Conditional Language Learning with Context
Xiao Zhang, Miao Li, Ji Wu
TL;DR
Domain finetuning often leads to over-adaptation and forgetting due to learning corpus statistics. The authors introduce conditional finetuning, which prepends a context and optimizes $p(x|c)$ while learning a conditional prior $p(\text{topic}|a)$, to achieve selective learning. They show that this approach preserves knowledge learning and reduces forgetting in transfer and continual learning, by modifying the model less and avoiding excessive adaptation to topic priors. The method offers a path toward more robust, lifelong language models and potential bias mitigation, with code and data released for reproducibility.
Abstract
Language models can learn sophisticated language understanding skills from fitting raw text.
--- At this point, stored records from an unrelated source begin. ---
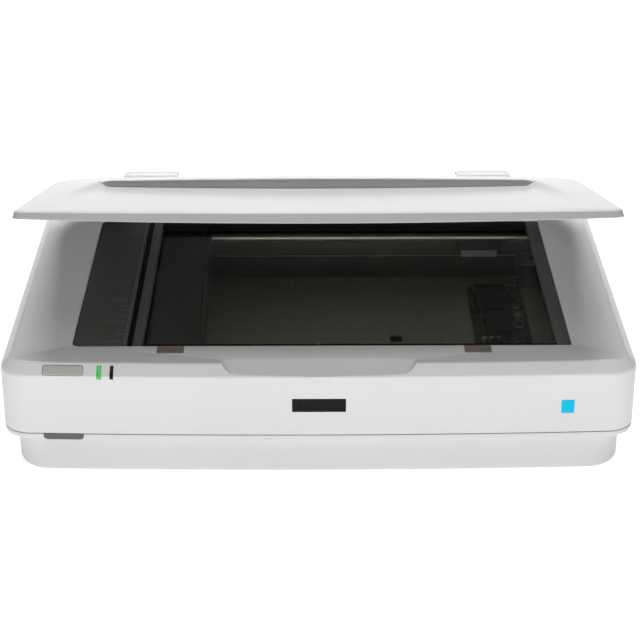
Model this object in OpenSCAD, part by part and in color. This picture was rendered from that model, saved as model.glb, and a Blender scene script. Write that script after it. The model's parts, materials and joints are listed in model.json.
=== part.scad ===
// Large-format flatbed scanner, lid part open. Millimetres, +Z up.
// Origin on the ground under the centre of the body, front at -Y.

/* [Body] */
// Overall width of the body
body_w = 656; // [650:1:664]
// Overall depth of the body
body_d = 458; // [456:1:462]
// Height of the flat top face above the ground
top_z = 131; // [130:0.5:133]
// Height of the joint line between the two housings
seam_z = 54; // [52:1:56]
// Width and height of the edge bevel round the top
bevel = 11; // [8:0.5:12]
// Plan radius of the bowed front face
bow_r = 7400; // [7400:100:7400]
// Wall thickness of the upper housing
wall = 3; // [2.5:0.1:3.5]
// Height of the feet below the tub
foot_h = 4; // [3:0.5:5]

/* [Glass] */
// Left edge of the glass opening
glass_x0 = -200; // [-204:1:-198]
// Right edge of the glass opening
glass_x1 = 263; // [258:1:266]
// Front edge of the glass opening
glass_y0 = -178; // [-181:1:-176]
// Rear edge of the glass opening
glass_y1 = 154; // [150:1:158]
// Thickness of the document glass
glass_t = 3; // [2.5:0.1:3.2]

/* [Lid] */
// Width of the lid
lid_w = 620; // [600:1:620]
// Thickness of the lid rim
lid_t = 11.3; // [10:0.1:13]
// Opening angle of the lid at rest, from closed
lid_rest = 16.7; // [0:0.1:40]
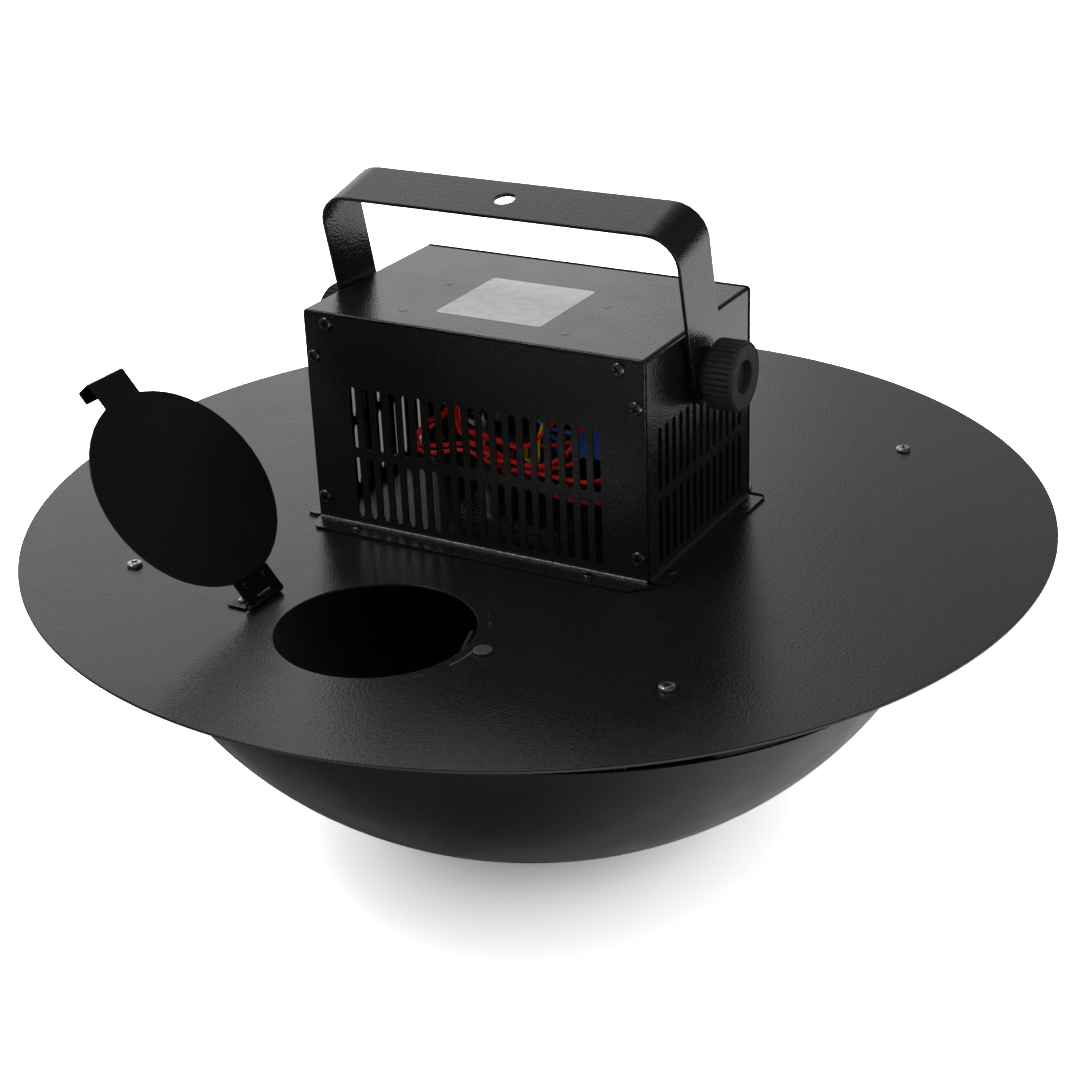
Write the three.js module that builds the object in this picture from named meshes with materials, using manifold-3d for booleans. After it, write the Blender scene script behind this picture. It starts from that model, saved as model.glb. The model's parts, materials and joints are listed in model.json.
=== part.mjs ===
// A hanging confetti blower. A steel deck plate carries the electronics housing on top and
// a deep spun bowl underneath. Confetti goes in through the lidded hole in the deck, and an
// impeller in the bowl throws it out through the gap between the bowl's mouth and the deck.
// Millimetres, +Z up. The origin is the bolt hole in the yoke, where the machine hangs.
import * as THREE from 'three';
import { mergeVertices } from 'three/addons/utils/BufferGeometryUtils.js';
import Module from 'manifold-3d';

const wasm = await Module();
wasm.setup();

// Clearances
const seatGap = 0.3;
const turnGap = 0.3;
const overrun = 3;

// Deck plate
const deckRadius = 265;
const deckSheet = 1.5;
const deckSides = 96;
const fillHoleRadius = 47.5;
const fillHoleForward = 153.4;
const holeSides = 32;

// Screws that hold the bowl's brackets
const bracketScrewCircle = 208;
const bracketScrewAngle = Math.PI / 4;
const bracketScrewRadius = 2;
const bracketScrewHeadRadius = 3.9;
const bracketScrewHeadHeight = 1.8;
const bracketScrewLength = 9;

// Bowl
const bowlMouthRadius = 212.3;
const bowlMouthDepth = 30;
const bowlDepth = 173.2;
const bowlSheet = 1.2;
const bowlShoulderRadius = 189.9;
const bowlShoulderDepth = 108.3;
const bowlFloorRadius = 102.1;
const bowlRimSpare = 12;
const bowlSides = 54;
const bowlRings = 10;

// The mouth's slanted cut: its depth under the deck at the middle, and how it leans
const mouthDrop = 48.9;
const mouthLean = 5.3 * Math.PI / 180;
const mouthTurn = 14.5 * Math.PI / 180;

// Bowl brackets
const bracketSheet = 1.5;
const bracketWidth = 38;
const bracketTab = 19;
const bracketFoldOut = 10;
const bracketReach = 28;
const bracketBend = 3;

// Housing
const housingHalfWidth = 95;
const housingHalfDepth = 60;
const housingHeight = 114;
const housingSheet = 1.2;
const housingBend = 2;
const baseBend = 1.8;
const panelInset = 1;
const panelTopInset = 2;
const lipWidth = 13;
const sideFlange = 9.5;
const panelFlange = 12;
const flangeChamfer = 15.5;
const footSlant = 4;

// Ventilation slots
const slotWidth = 4;
const slotLength = 33.2;
const slotPitch = 7.63;
const slotRowGap = 4.5;
const slotBase = 5.6;
const slotRows = 2;
const frontSlots = 19;
const sideSlots = 13;
const slotEndSteps = 3;

// Panel screws: distance in from the housing's side, and down from its top or up from the deck
const panelScrewRadius = 1.6;
const topScrewInset = 13.7;
const topScrewDrop = 6;
const sideScrewInset = 5;
const sideScrewDrop = 24;
const lowScrewHeight = 13.5;
const smallHoleSides = 8;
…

They also unselectively learn useless corpus statistics and biases, especially during finetuning on domain-specific corpora. In this paper, we propose a simple modification to causal language modeling called conditional finetuning, which performs language modeling conditioned on a context. We show that a context can "explain away" certain corpus statistics and make the model avoid learning them. In this fashion, conditional finetuning achieves selective learning from a corpus, learning knowledge useful for downstream tasks while avoiding learning useless corpus statistics like topic biases. This selective learning effect leads to less forgetting and better stability-plasticity tradeoff in domain finetuning, potentially benefitting lifelong learning with language models.